We sit at the kitchen table to chat. I tell him I moved in two months ago, so I am just getting to know the area. Marek fills in the gaps. He tells me the name of the fat orange cat: Garfield. Marek has been helping her owner, Pearl, with errands. He and his wife are also cat owners, and cat owners naturally become friends.

He has lived in his house for 29 years, after falling in love with the area as a geography student at the local polytechnic. He was studying the crafts business in Hackney, east London, at the places that used to make veneer. These days, Marek works in public housing.

In almost three decades, the neighbourhood has changed a bit, he says. In the 80s, there was a chip shop around the corner. “People were still interested in chip shops then.” Next to it, there was a convenience shop called the Dairy, run by two old ladies. “There were tins on the shelf and you’d say: ‘I’d like one of those, please.’ They’d have to stand on something, get the tin and give it to you.”

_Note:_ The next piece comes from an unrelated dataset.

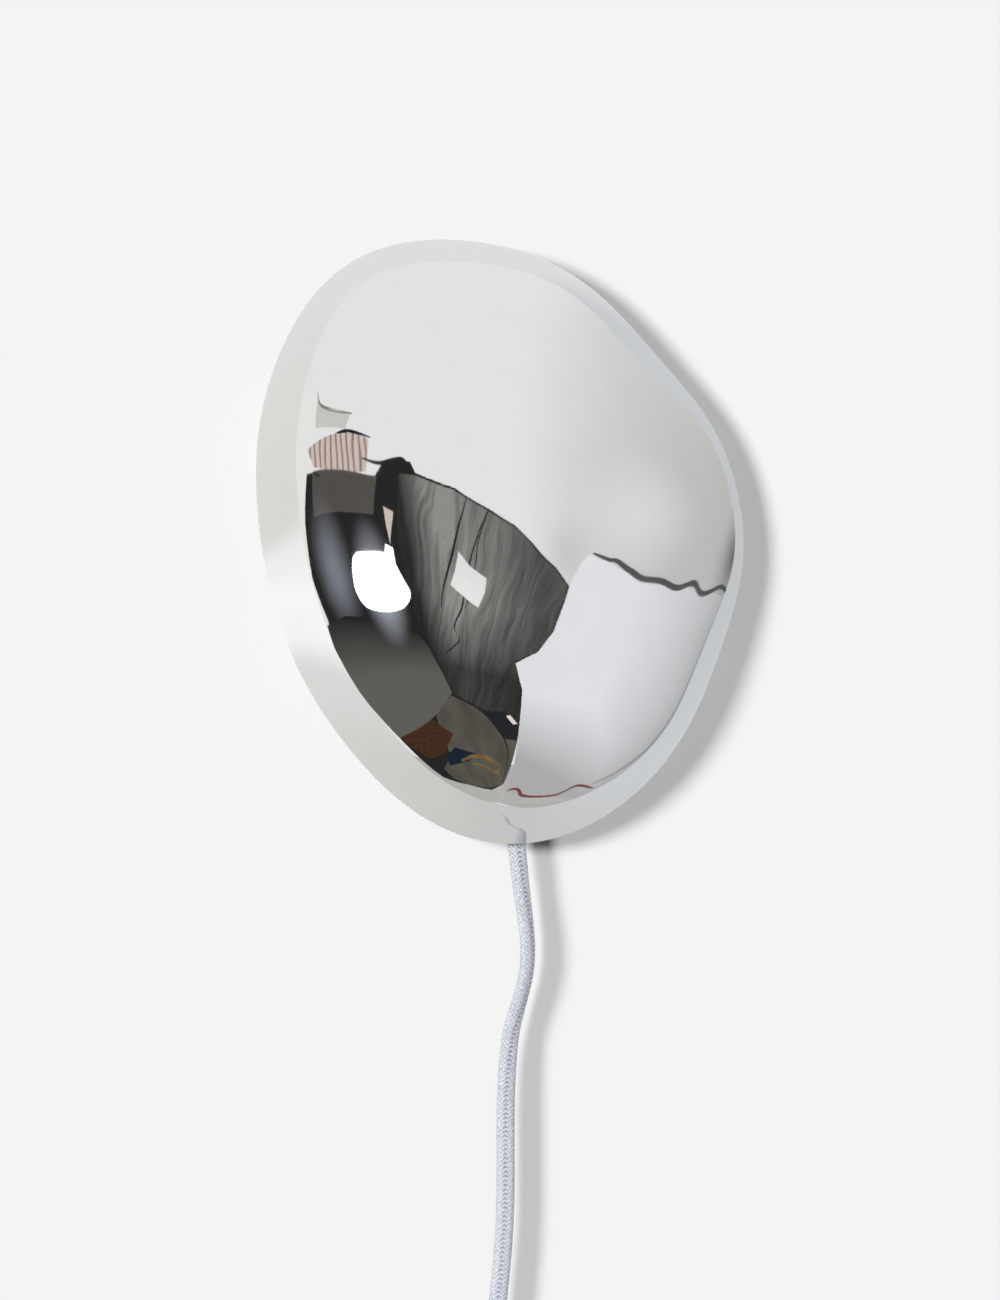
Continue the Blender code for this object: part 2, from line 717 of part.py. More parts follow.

Marek’s voice becomes animated as we drift deeper into the past. Local rumour has it that 14 kids were once crammed into the house at the end of the street. “When they were all being fed, they used to sit one on each stair. It was the only place they could all be fed at one time.”

He asks if I knew that our street lost three boys in the first world war? The British Library had an exhibition, where he found a map of which houses were blitz-damaged. Part of our street was hit; Marek can recite the house numbers. I tell him about an article I wrote on a library bomb shelter. He tells me about a tragic accident, when two buses arrived at that same bomb shelter as the sirens were going. We pause to think of all the people who have walked through this room.

The light outside has blued and we can hear the children coming back from school. Marek takes his leave. That night, as I hurry for the bus, I feel more at home with the ghosts of this street.

Rowan Hisayo Buchanan’s debut novel, Harmless Like You, was shortlisted for the 2017 Desmond Elliott prize.